One thing I've learned from arguing on the internet
and with my parentsis that (1) I can use appearances of bias or lack thereof as rhetorical devices to make my point, or (2) I can just not give a shit (even if I know full well how to) and say what I want and eat the flak later. (And then the *ahem* funniest situations are when I genuinely don't know something or don't have a specific opinion, but someone assumes I do because I didn't state some proxy information the way they expected a person who thinks a certain way would do.)> plausible deniability and legal defenses
You can't see my face but I have an evil grin in reaction to this phrase.
> Though to be fair your position of "I'll just wait for everybody else to figure it out" is probably not winning any medals either.
Well, yeah, you're not wrong.
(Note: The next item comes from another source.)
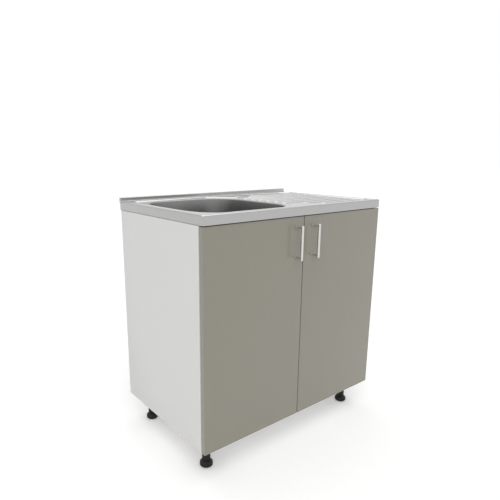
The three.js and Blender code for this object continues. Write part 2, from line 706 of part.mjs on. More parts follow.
// Drawn about the drain's axis, with the drain seat's face at z = 0.
function makeWaste() {
  const x = bowlX;
  const y = bowlY - sinkOverhang;
  const z = rimHeight + drainLevel;
  const sleeveInner = wasteSleeveRadius - wasteWall;
  const under = -sheet - seat;
  const neck = -wasteBowlDepth;
  const tail = neck - wasteTailLength;
  const tailInner = wasteTailRadius - wasteWall;
  const ledge = -8;
  const flangeTop = seat + wasteFlangeThickness;
  const collarInner = sleeveInner - basketLedge;
  const flange = revolve([[sleeveInner, flangeTop - 1], [sleeveInner + 1.5, flangeTop],
    [wasteFlangeRadius - 3, flangeTop], [wasteFlangeRadius, seat + 0.8],
    [wasteFlangeRadius, seat], [wasteSleeveRadius, seat],
    [wasteSleeveRadius, neck + 12], [wasteTailRadius, neck],
    [wasteTailRadius, tail], [tailInner, tail], [tailInner, neck + wasteWall], [collarInner, neck + 13],
    [collarInner, ledge], [sleeveInner, ledge]], wideRound);
  place('waste_flange', flange, stainless, x, y, z);

  // basket: slotted dish with a domed hub and a lifting knob
  const plate = ledge + seat;
  const rim = sleeveInner - seat;
  const top = plate + basketThickness;
  const rimTop = flangeTop - 1.5;
  const knobTop = top + basketKnobHeight;
  let basket = asSolid(revolve([[0, plate], [rim, plate], [rim, rimTop],
    [rim - 1.2, rimTop], [rim - 1.2, top], [basketHub + 3, top],
    [basketHub, top + 2.5], [basketKnobRadius + 1, top + 3.5], [basketKnobRadius - 2, top + 5],
    [basketKnobRadius - 2, knobTop - 5], [basketKnobRadius, knobTop - 3],
    [basketKnobRadius - 1, knobTop], [0, knobTop + 0.5]], wideRound));
  const slotShape = basketSlot();
  for (let i = 0; i < basketSlots; i += 1) {
    const slot = prism(slotShape, plate - 1, top + 1, 1).rotateZ((i / basketSlots) * 2 * Math.PI);
    basket = cut(basket, asSolid(slot));
  }
  place('strainer_basket', basket, stainless, x, y, z);

  // under the bowl: gasket, back nut, trap
  const ring = (inner, outer, z0, z1, steps = round) => revolve([[inner, z0], [outer, z0],
    [outer, z1], [inner, z1]], steps);
  const gasketTop = under;
  const gasketFoot = gasketTop - gasketThickness;
  const clear = boreFor(wasteSleeveRadius, wideRound);
  const gasket = ring(clear, clear + gasketWidth, gasketFoot, gasketTop, wideRound);
  place('waste_gasket', gasket, greyRubber, x, y, z);
  const nutTop = gasketFoot - seat;
  const nutFoot = nutTop - backNutHeight;
  const nutOuter = clear + gasketWidth - 1;
  let backNut = asSolid(ring(clear, nutOuter, nutFoot, nutTop, wideRound));
  for (let i = 0; i < backNutLugs; i += 1) {
    const lug = box(nutOuter - 2, nutOuter + backNutLug, -backNutLug, backNutLug, nutFoot, nutTop - 3);
    backNut = join(backNut, asSolid(lug.rotateZ((i / backNutLugs) * 2 * Math.PI)));
  }
  place('waste_back_nut', backNut, whitePlastic, x, y, z);

  const trapTop = tail + 8; // the tail enters the trap's neck
  const neckInner = boreFor(wasteTailRadius);
  const neckOuter = neckInner + trapWall;
  const shoulder = trapTop - trapShoulder;
  const bodyFoot = trapTop - trapHeight;
  const outletLevel = shoulder - 10 - trapOutletRadius;
  const bodyInner = trapRadius - trapWall;
  let body = asSolid(revolve([[neckInner, trapTop], [neckOuter, trapTop], [neckOuter, shoulder + 4],
    [trapRadius, shoulder - 4], [trapRadius, bodyFoot], [bodyInner, bodyFoot],
    [bodyInner, shoulder - 5], [neckInner, shoulder + 2]]));
  const outlet = (radius, from, to) => asSolid(
    alongY(cylinder(radius, -to, -from)).translate(0, 0, outletLevel));
  body = join(body, outlet(trapOutletRadius, trapRadius - 8, trapOutletReach));
  body = cut(body, outlet(trapOutletRadius - trapWall, trapRadius - 14, trapOutletReach + 1));
  place('trap_body', body, whitePlastic, x, y, z);

  // a cup whose collar goes up round the body, with grip ribs
  const cupTop = bodyFoot + trapCollar;
  const collar = boreFor(trapRadius);
  const cupFoot = cupTop - trapCupHeight;
  const collarOuter = collar + trapWall;
  let trapCup = asSolid(revolve([[0, cupFoot], [trapRadius - 8, cupFoot], [trapRadius - 2, cupFoot + 6],
    [collar + 1, bodyFoot - 6], [collarOuter, bodyFoot - 3], [collarOuter, cupTop], [collar, cupTop],
    [collar, bodyFoot - seat], [bodyInner, bodyFoot - seat], [bodyInner - 3, bodyFoot - 8],
    [trapRadius - 6, cupFoot + 8], [trapRadius - 11, cupFoot + trapWall], [0, cupFoot + trapWall]]));
  for (let i = 0; i < trapCupGrips; i += 1) {
    const grip = box(collar + 1, collarOuter + gripRib, -gripRib, gripRib, bodyFoot - 2, cupTop - 2);
    trapCup = join(trapCup, asSolid(grip.rotateZ((i / trapCupGrips) * 2 * Math.PI)));
  }
  place('trap_cup', trapCup, whitePlastic, x, y, z);

  const nut = (inner) => {
    const outer = inner + trapNutWall;
    let shape = asSolid(ring(inner, outer, 0, trapNutHeight));
    for (let i = 0; i < trapNutGrips; i += 1) {
      const grip = box(outer - 1, outer + gripRib, -gripRib, gripRib, 2, trapNutHeight - 2);
      shape = join(shape, asSolid(grip.rotateZ((i / trapNutGrips) * 2 * Math.PI)));
    }
    return shape;
  };
  place('trap_inlet_nut', nut(boreFor(neckOuter)), whitePlastic, x, y, z + trapTop - trapNutHeight + 6);
  const outletNut = place('trap_outlet_nut', nut(boreFor(trapOutletRadius)), whitePlastic, x,
    y + trapOutletReach - trapNutHeight - 2, z + outletLevel);
  outletNut.rotation.x = -Math.PI / 2;
}

makeCarcass();
makeDoorSet('left', -1);
makeDoorSet('right', 1);
makeLegs();
makeSink();
makeWaste();

const group = new THREE.Group();
unit.position.y = -(unitFront + unitRear) / 2;
group.add(unit);

export default group;
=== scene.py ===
import math

import bmesh
import bpy
from mathutils import Matrix, Vector
from mathutils.geometry import delaunay_2d_cdt


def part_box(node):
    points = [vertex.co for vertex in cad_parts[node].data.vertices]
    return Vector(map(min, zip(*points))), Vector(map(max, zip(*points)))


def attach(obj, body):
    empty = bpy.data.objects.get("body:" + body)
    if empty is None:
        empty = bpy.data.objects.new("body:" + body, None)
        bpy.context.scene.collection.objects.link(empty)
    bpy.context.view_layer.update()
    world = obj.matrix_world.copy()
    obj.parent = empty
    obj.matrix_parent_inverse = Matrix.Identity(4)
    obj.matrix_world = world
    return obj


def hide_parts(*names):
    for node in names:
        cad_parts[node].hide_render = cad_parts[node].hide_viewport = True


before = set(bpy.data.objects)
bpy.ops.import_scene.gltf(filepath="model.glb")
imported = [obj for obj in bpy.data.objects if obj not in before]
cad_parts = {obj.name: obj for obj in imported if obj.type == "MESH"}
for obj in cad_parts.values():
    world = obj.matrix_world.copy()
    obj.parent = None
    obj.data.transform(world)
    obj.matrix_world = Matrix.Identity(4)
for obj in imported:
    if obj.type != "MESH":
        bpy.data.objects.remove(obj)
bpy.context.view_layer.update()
mm = 0.001  # shapes are drawn in millimetres


def corners(node):
    low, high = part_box(node)
    return low / mm, high / mm


def middle(node):
    low, high = corners(node)
    return (low + high) / 2


# materials

def newMaterial(name):
    material = bpy.data.materials.new(name)
    material.use_nodes = True
    return material, material.node_tree, material.node_tree.nodes["Principled BSDF"]


def filled(node, values):
    for socket, value in (values or {}).items():
        node.inputs[socket].default_value = value
    return node


def added(tree, kind, values=None, operation=None):
    node = tree.nodes.new(kind)
    if operation:
        node.operation = operation
    return filled(node, values)


def wire(tree, *pairs):
    for start, end in pairs:
        tree.links.new(start, end)


def objectSpace(tree, stretch=(1, 1, 1)):
    coordinates = added(tree, "ShaderNodeTexCoord")
    mapping = added(tree, "ShaderNodeMapping", {"Scale": stretch})
    wire(tree, (coordinates.outputs["Object"], mapping.inputs["Vector"]))
    return mapping.outputs["Vector"]


def noise(tree, vector, scale):
    texture = added(tree, "ShaderNodeTexNoise", {"Scale": scale, "Detail": 3})
    wire(tree, (vector, texture.inputs["Vector"]))
    return texture.outputs["Fac"]


def tint(tree, shader, factor, first, second, low=0.3, high=0.7):
    colours = added(tree, "ShaderNodeValToRGB")
    for element, position, colour in zip(colours.color_ramp.elements, (low, high), (first, second)):
        element.position = position
        element.color = (*colour, 1)
    wire(tree, (factor, colours.inputs["Fac"]), (colours.outputs["Color"], shader.inputs["Base Color"]))


def roughen(tree, shader, factor, low, high):
    spread = added(tree, "ShaderNodeMapRange", {"To Min": low, "To Max": high})
    wire(tree, (factor, spread.inputs["Value"]), (spread.outputs["Result"], shader.inputs["Roughness"]))


def relief(tree, shader, height, strength, distance):
    bump = added(tree, "ShaderNodeBump", {"Strength": strength, "Distance": distance})
    wire(tree, (height, bump.inputs["Height"]), (bump.outputs["Normal"], shader.inputs["Normal"]))


def plainMaterial(name, look):
    material, tree, shader = newMaterial(name)
    grain = noise(tree, objectSpace(tree, look.get("stretch", (1, 1, 1))), look["grainScale"])
    tint(tree, shader, grain, [value * look["shade"] for value in look["colour"]], look["colour"])
    roughen(tree, shader, grain, *look["roughness"])
    filled(shader, {"Metallic": look.get("metallic", 0), "Specular IOR Level": look.get("specular", 0.5),
                    "Coat Weight": look.get("coat", 0), "Coat Roughness": 0.03})
    if "bump" in look:
        relief(tree, shader, grain, *look["bump"])
    return material


looks = {
    "whiteMelamine": {"colour": (0.69, 0.69, 0.678), "shade": 0.985, "roughness": (0.38, 0.46),
                      "grainScale": 900, "bump": (0.05, 0.0002)},
    "greyGloss": {"colour": (0.268, 0.255, 0.208), "shade": 0.985, "roughness": (0.22, 0.26),
                  "grainScale": 60, "coat": 0.35, "specular": 0.35, "bump": (0.02, 0.0006)},
    "pressedSteel": {"colour": (0.43, 0.43, 0.427), "shade": 0.975, "roughness": (0.2, 0.27),
                     "grainScale": 420, "metallic": 1, "stretch": (0.05, 1, 1)},
    "wasteSteel": {"colour": (0.42, 0.42, 0.417), "shade": 0.96, "roughness": (0.12, 0.18),
                   "grainScale": 300, "metallic": 1},
    "satinHandle": {"colour": (0.66, 0.64, 0.62), "shade": 0.96, "roughness": (0.24, 0.32),
                    "grainScale": 700, "metallic": 1, "stretch": (1, 1, 0.04)},
    "zincPlate": {"colour": (0.63, 0.64, 0.65), "shade": 0.9, "roughness": (0.28, 0.42),
                  "grainScale": 160, "metallic": 1},
    "blackPlastic": {"colour": (0.012, 0.012, 0.013), "shade": 0.85, "specular": 0.3,
                     "roughness": (0.42, 0.52), "grainScale": 1200, "bump": (0.12, 0.0002)},
    "whitePlastic": {"colour": (0.8, 0.795, 0.77), "shade": 0.975, "roughness": (0.36, 0.42),
                     "grainScale": 90, "bump": (0.04, 0.0003)},
    "greyRubber": {"colour": (0.04, 0.04, 0.041), "shade": 0.85, "roughness": (0.75, 0.85),
                   "grainScale": 800, "bump": (0.15, 0.0002)},
}
materials = {name: plainMaterial(name, look) for name, look in looks.items()}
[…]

Though I get fewer headaches by giving fewer fucks.
(...wait...that came out wrong...)
> "Get up, prepare for the day, settle in to long reply post to GMH".
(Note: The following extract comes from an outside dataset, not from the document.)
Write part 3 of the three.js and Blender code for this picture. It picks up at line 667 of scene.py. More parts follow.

i guess this means i should not go and gigantpost a reply to the rest of the stuff you posted*Florida Man continues contemplating a bad idea despite knowing full well it is a bad idea*(Honestly, I think we both agree that neither of us has been enjoying this. Though one ironic result was that, since I'm expecting a wall of infuriating text to face me when I visit the forum, I'm less likely to visit it to procrastinate. ...which just means I find something else. The well is sadly bottomless.)
> Also also, if you press Ctrl+Q it quotes all highlighted text.
Ooh, this is actually really nifty; I didn't know this worked. Thanks for the tip.